En même temps, on se sera bien gardé de leur mentionner le fait que, ce soir, c’est la Nuit Blanche sur Paris, ou que, ce soir encore, les All Blacks affrontent les Bleus (A l’heure où j’ecris ces lignes des gens, ont hurlé dans les cours d’immeuble,et l’équipe point fr me confirme que les All Blacks sont noirs). Donc les Museaux croient que c’est un ouiquende comme les autres, juste sans Maman, mais c’est apparemment une raison pour se comporter en bambins adorables.
Et dormir comme des loirs.
Pendant ce temps leur mère se demande si elle doit absolument leur rapporter de la conserve de morue sechée, ou un petit bateau sculpté en bois représentant les fiers pêcheurs de Saint Pierre bravant la tempête et les zones de pêche nationale du Canada pour ramner à leurs enfants transis de succulentes morues.

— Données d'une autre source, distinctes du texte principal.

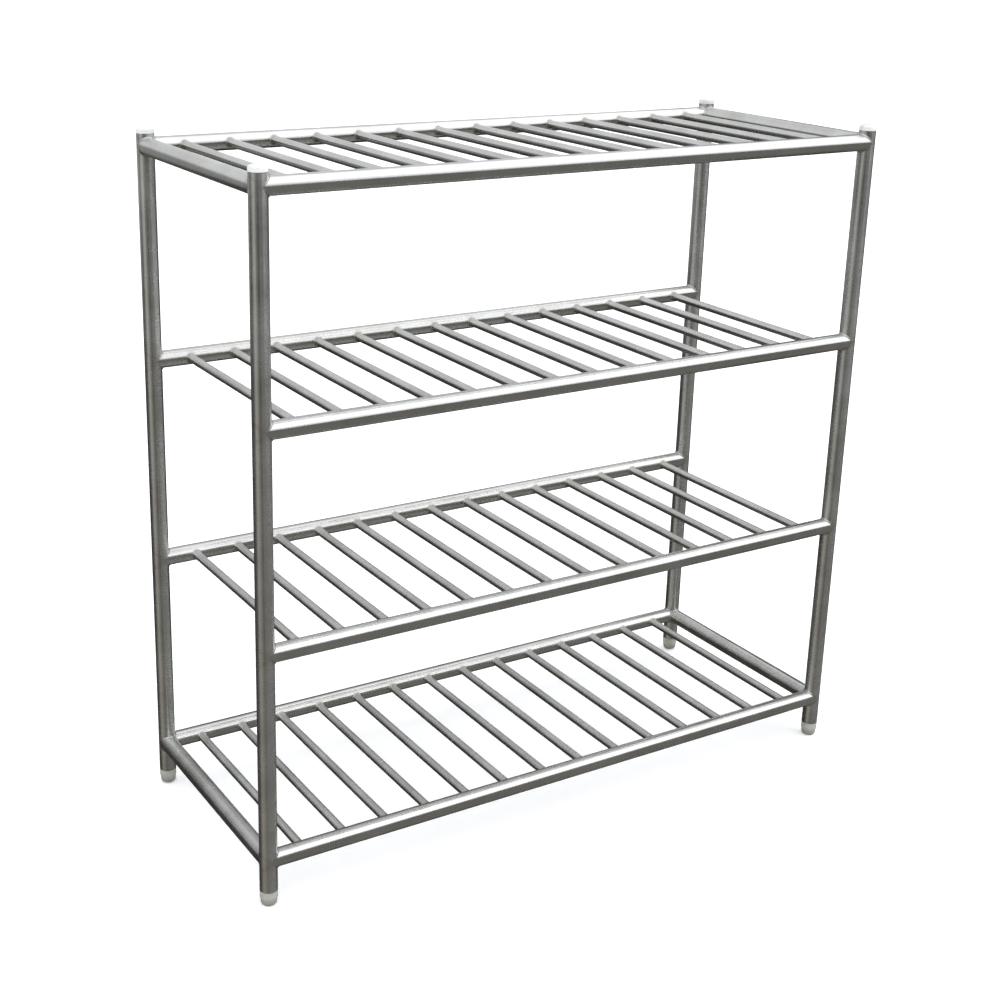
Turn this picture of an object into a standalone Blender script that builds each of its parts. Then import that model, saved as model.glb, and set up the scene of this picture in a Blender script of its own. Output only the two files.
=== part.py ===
"""Four tier stainless steel storage rack, welded from round pipe.

Four posts carry four shelves. Each shelf has a front and a back rail with round slats
between them. The top and bottom shelves also have an end rail on the left and on the right.
Each post has a plastic cap pushed into its top and a plastic foot pushed into its bottom.

Metres, +Z up. The origin is on the floor under the middle of the rack, +X runs to the right
along the rack, and +Y runs to its back.
"""
import math

import bmesh
import bpy
from mathutils import Matrix, Vector

# Frame pipe, used for the posts and for all the rails
PIPE_DIAMETER = 0.038
PIPE_WALL = 0.0015
PIPE_SIDES = 24

# Slat tube
SLAT_DIAMETER = 0.019
SLAT_WALL = 0.0012
SLAT_SIDES = 16

# Rack, between the pipes' centre lines
LENGTH_BETWEEN_POSTS = 1.500
DEPTH_BETWEEN_POSTS = 0.562
BOTTOM_SHELF_HEIGHT = 0.103
SHELF_SPACING = 0.463
POST_RISE_ABOVE_TOP_SHELF = 0.027

# Slats of one shelf, the first and the last set in from the posts' centre lines
SLAT_COUNT = 14
END_SLAT_INSET = 0.0805

# Cap, its heights taken from the post's upper end
CAP_HEIGHT = 0.014
CAP_EDGE_RADIUS = 0.005
CAP_EDGE_STEPS = 3
CAP_CROWN_ANGLE = 15
CAP_CROWN_STEPS = 2
CAP_HOLLOW_TOP = 0.004
CAP_PLUG_LENGTH = 0.018
CAP_PLUG_WALL = 0.002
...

J’ai fini mon verre de vin, rangé les fromages, éteint les lampes de la maison, et vais aller dormir dans un lit trop grand pour moi, en attendant l’appel de 2 heures du matin qui me confirmera que le vol Montréal – Saint Pierre a bien eu 25 minutes de retard et un parcours sans souci (là bas aussi c’est donc la nuit blanche? Ou le décalage horaire, ma brave dame).